[SOLVED] Mapreduce

vardhan22 · 04-19-2012, 01:51 AM

Hey all,
I want to implement simple map-reduce functionality in c.. I am not using multiple CPUs. I want just to understand how to do mapping and how to reduce the result.

Till now, i got an idea, i can divide the work among multiple threads and can get the result and reduce it. But, i am not able to understand the basic functionality of threads, how they work. I am creating threads using pthread_create, but as i could not understand proper working of thread, i am not getting what to do now.

I have a simple idea that, suppose i have an array of 10000 elements, and i want to get the sum. I can use around 10 threads, which can work independently, and can return the sub-array sum.
But, how to check which thread is working, and which thread has worked for how many elements??

Can any one help me regarding that?

pan64 · 04-19-2012, 02:44 AM

here is a tutorial: https://computing.llnl.gov/tutorials/pthreads/
here is another one: http://www.yolinux.com/TUTORIALS/Lin...ixThreads.html
do not try to write a multithreaded program if you are not familiar with threads. it will hardly work.

vardhan22 · 04-19-2012, 05:34 AM

Sir,
i am not new to thread-programming.. i am just not sure about the exact working of calling routines.
i am able to find the sum of 1000 elements correctly with 10 threads each providing the sum of 100 elements, but i want that i create some threads, say 10, they divide the work among themselves, and give me the sum of these 1000 elements, i need not to provide that every thread should calculate sum of 100 elements by passing argument from pthread_create.
so, how to do that?
help me..
Thank you

vardhan22 · 04-19-2012, 06:12 AM

Quote:

Originally Posted by pan64

here is a tutorial: https://computing.llnl.gov/tutorials/pthreads/
here is another one: http://www.yolinux.com/TUTORIALS/Lin...ixThreads.html
do not try to write a multithreaded program if you are not familiar with threads. it will hardly work.

Sir,
i am not new to thread-programming.. i am just not sure about the exact working of calling routines.
i am able to find the sum of 1000 elements correctly with 10 threads each providing the sum of 100 elements, but i want that i create some threads, say 10, they divide the work among themselves, and give me the sum of these 1000 elements, i need not to provide that every thread should calculate sum of 100 elements by passing argument from pthread_create.
so, how to do that?
help me..
Thank you

pan64 · 04-19-2012, 06:18 AM

I think you need to divide the work (you can say: there should be a master thread) and all the worker threads will do their jobs. for example a worker thread can sum up 100 elements in a list and stores the result.
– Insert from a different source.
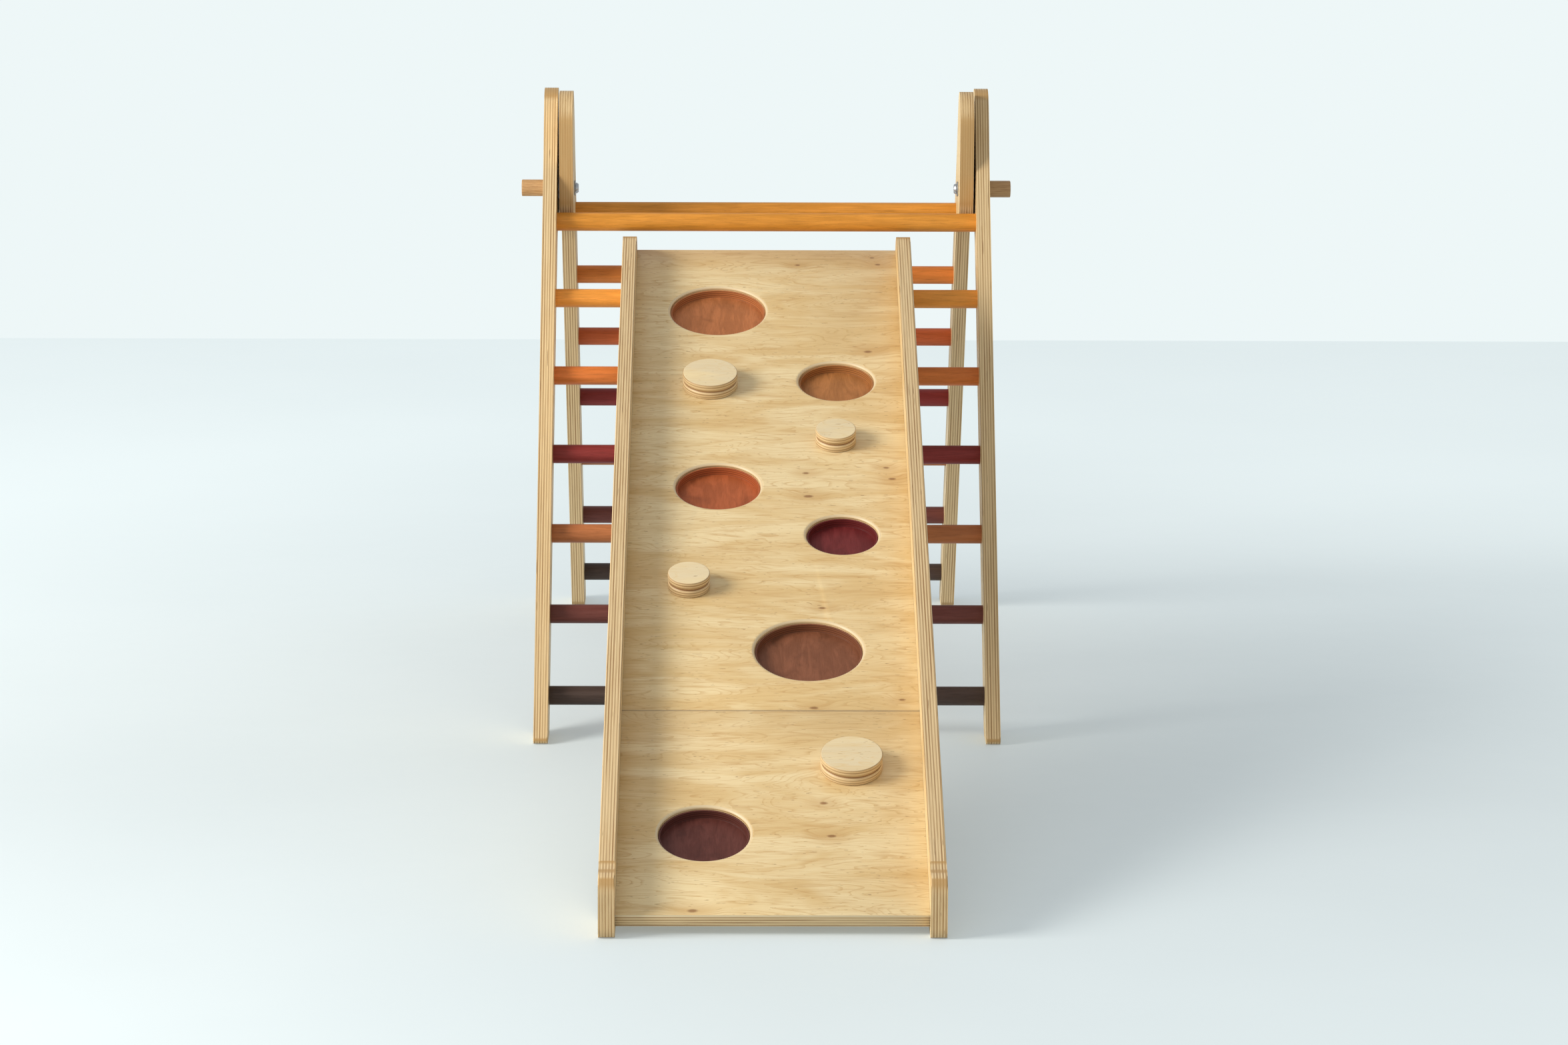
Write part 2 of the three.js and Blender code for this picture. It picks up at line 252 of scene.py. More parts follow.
def mesh_object(name, bm, place):
    bmesh.ops.recalc_face_normals(bm, faces=bm.faces)
    mesh = bpy.data.meshes.new(name)
    bm.to_mesh(mesh)
    bm.free()
    mesh.transform(Matrix.Scale(MM, 4) @ place)
    piece = bpy.data.objects.new(name, mesh)
    bpy.context.scene.collection.objects.link(piece)
    return piece


def smooth(piece, angle=SMOOTH_ANGLE):
    """Rounded shading that stays flat on flat faces."""
    for face in piece.data.polygons:
        face.use_smooth = True
    piece.data.set_sharp_from_angle(angle=math.radians(angle))
    weighted = piece.modifiers.new("flat_faces", "WEIGHTED_NORMAL")
    weighted.keep_sharp = True
    weighted.weight = 90
    return piece


def finish(piece, body, node, material):
    piece.data.materials.clear()
    piece.data.materials.append(material)
    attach(piece, body)
    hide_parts(node)
    return piece


def arc(centre, radius, start, end, step=6):
    count = max(2, round(abs(end - start) / step))
    angles = [math.radians(start + (end - start) * i / count) for i in range(count + 1)]
    return [(centre[0] + radius * math.cos(a), centre[1] + radius * math.sin(a)) for a in angles]


def bezier(*points, count=10):
    """A curve through the first and last points with the others as handles."""
    made = []
    for i in range(count + 1):
        t = i / count
        level = [Vector(p) for p in points]
        while len(level) > 1:
            level = [a.lerp(b, t) for a, b in zip(level, level[1:])]
        made.append(tuple(level[0]))
    return made


def without_repeats(points):
    kept = []
    for point in points:
        if not kept or math.dist(point, kept[-1]) > 0.02:
            kept.append(point)
    if math.dist(kept[0], kept[-1]) < 0.02:
        kept.pop()
    return kept


def plate(outline, start, thickness, round_edge):
    """An outline in y and z given thickness along x, with its long edges rounded over."""
    bm = bmesh.new()
    points = without_repeats(outline)
    near = [bm.verts.new((start, y, z)) for y, z in points]
    far = [bm.verts.new((start + thickness, y, z)) for y, z in points]
    caps = [bm.faces.new(near), bm.faces.new(list(reversed(far)))]
    for i in range(len(points)):
        j = (i + 1) % len(points)
        bm.faces.new((near[i], far[i], far[j], near[j]))
    rims = [edge for face in caps for edge in face.edges]
    bmesh.ops.bevel(
        bm, geom=rims, offset=round_edge, segments=3, profile=0.5, affect="EDGES", clamp_overlap=True
    )
    return bm


def turned(profile, segments, axis):
    """A round piece about x or z, from pairs of radius and station along the axis."""
    bm = bmesh.new()
    rings = []
    for radius, station in profile:
        if radius < 1e-6:
            rings.append([bm.verts.new(along_axis(0, 0, station, axis))])
            continue
        ring = []
        for i in range(segments):
            a = 2 * math.pi * i / segments
            ring.append(bm.verts.new(along_axis(radius * math.cos(a), radius * math.sin(a), station, axis)))
        rings.append(ring)
    for low, high in zip(rings, rings[1:]):
        join_rings(bm, low, high, segments)
    bmesh.ops.remove_doubles(bm, verts=bm.verts, dist=1e-4)
    return bm


def along_axis(a, b, station, axis):
    return (station, a, b) if axis == "X" else (a, b, station)


def join_rings(bm, low, high, segments):
    for i in range(segments):
        j = (i + 1) % segments
        corners = [low[i % len(low)], low[j % len(low)], high[j % len(high)], high[i % len(high)]]
        distinct = list(dict.fromkeys(corners))
        if len(distinct) > 2:
            bm.faces.new(distinct)


def rounded(profile, radius, segments=4):
    """A profile with its inner corners rounded off, for a turned piece."""
    made = [profile[0]]
    for before, corner, after in zip(profile, profile[1:], profile[2:]):
        b, c, a = Vector(before), Vector(corner), Vector(after)
        reach = min(radius, (b - c).length * 0.45, (a - c).length * 0.45)
        start = c + (b - c).normalized() * reach
        end = c + (a - c).normalized() * reach
        made += bezier(tuple(start), tuple(c), tuple(end), count=segments)
    return made + [profile[-1]]


def block(x, y, z):
    bm = bmesh.new()
    bmesh.ops.create_cube(bm, size=1)
    sizes = [high - low for low, high in (x, y, z)]
    middles = [(high + low) / 2 for low, high in (x, y, z)]
    bmesh.ops.scale(bm, vec=sizes, verts=bm.verts)
    bmesh.ops.translate(bm, vec=middles, verts=bm.verts)
    return bm


def cut(piece, cutters):
    """Takes the cutters out of the piece and removes them."""
    for cutter in cutters:
        modifier = piece.modifiers.new("cut", "BOOLEAN")
        modifier.operation = "DIFFERENCE"
        modifier.solver = "EXACT"
        modifier.object = cutter
    bpy.context.view_layer.update()
    graph = bpy.context.evaluated_depsgraph_get()
    made = bpy.data.meshes.new_from_object(piece.evaluated_get(graph))
    piece.modifiers.clear()
    piece.data = made
    for cutter in cutters:
        bpy.data.objects.remove(cutter)
    return piece


# ---- materials ----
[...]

The master thread will start 10 identical threads just all of them will get another list, or another element in the list. You do not need to watch the threads, you only need to wait the threads to complete.

vardhan22 · 04-19-2012, 08:50 AM

Quote:

Originally Posted by pan64

I think you need to divide the work (you can say: there should be a master thread) and all the worker threads will do their jobs. for example a worker thread can sum up 100 elements in a list and stores the result. The master thread will start 10 identical threads just all of them will get another list, or another element in the list. You do not need to watch the threads, you only need to wait the threads to complete.

Yes Sir, this is exactly i want to do.. Can u suggest me how to create this master-worker model of threads.please give me some tutorial regarding that or sample C-code for that.
And also, how to divide the work among master threads.

Thank You Sir,

pan64 · 04-20-2012, 12:55 AM

the "master" thread is usually the first thread with which you start the program (it contains the main() function).
Here you will initialize your list or array of 1000 elements.
Now you will need a function which will sum up 100 elements in an array. This could be a simple loop, something like this:
for (int i=start; i<start+100; i++) sum+= array[i];
the inputs are the value of the start index and the variable to store the result.
now you can call pthread_create to start this function 10 times using ten different start value and ten different variable to store the result.
you can use pthread_join to wait for the threads to finish and finally you need to sum the results and print it.

see the links of tutorials there are really good sample codes to start with.

vardhan22 · 04-20-2012, 03:48 AM

Quote:

Originally Posted by pan64

the "master" thread is usually the first thread with which you start the program (it contains the main() function).
Here you will initialize your list or array of 1000 elements.
Now you will need a function which will sum up 100 elements in an array. This could be a simple loop, something like this:
for (int i=start; i<start+100; i++) sum+= array[i];
the inputs are the value of the start index and the variable to store the result.
now you can call pthread_create to start this function 10 times using ten different start value and ten different variable to store the result.
you can use pthread_join to wait for the threads to finish and finally you need to sum the results and print it.

see the links of tutorials there are really good sample codes to start with.

Ya, i got it.. Thank You, and i succesfully implemented that, and with synchronization among threads.
Thank You for your help